Speaking to the award finalists – young researchers working in the fields of robotics and artificial intelligence – Dario highlighted how the quality of Italy’s educational and scientific system is recognised internationally. The applications received this year, he explained, confirm a reality well known to those who have long worked in this sector: research of the highest calibre is being carried out in Italy.
“Beyond indicators and rankings, the best measure is impact—that is, the fact that the whole world wants you,” said Paolo Dario, addressing the young candidates. “I constantly receive requests: do you have another one to send? The product that the Italian education system produces is exceptional.”
Alongside this recognition of excellence, his speech highlighted a structural weakness: the scant attention still paid to research and to the role of the university as a place not only for teaching, but for the production of new knowledge. Knowledge that can become discovery, invention, application and, ultimately, innovation capable of impacting people’s lives and the competitiveness of the production system.

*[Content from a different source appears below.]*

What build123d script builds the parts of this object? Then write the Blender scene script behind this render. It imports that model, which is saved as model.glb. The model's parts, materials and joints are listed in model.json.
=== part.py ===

For Dario, the real challenge lies in linking basic research, applied research and industry more effectively, closing that chain which in other countries is underpinned by greater strategic awareness. “This is how the modern world works,” he noted: from scientific discovery to technology, right through to industrial applications. And when this link is missing, there is a risk that talent trained in Italy will find the conditions to flourish elsewhere.
In his speech, Dario also highlighted the need to combine the ‘bottom-up’ approach – that is, researchers’ ability to build, experiment and advance new ideas – with a ‘top-down’ approach, comprising vision, policies, investment and support from the national system.
The final message is a call for trust and shared responsibility. To businesses and institutions, so that they recognise the value of young talent trained in Italy. To the new generations of researchers, so that they continue to forge paths of innovation even when the context does not immediately offer all the favourable conditions.
“This country must continue to have faith in our system, despite everything,” concluded Dario. “There is extraordinary talent here, trained right here. And if they don’t listen, we’ll carry on.”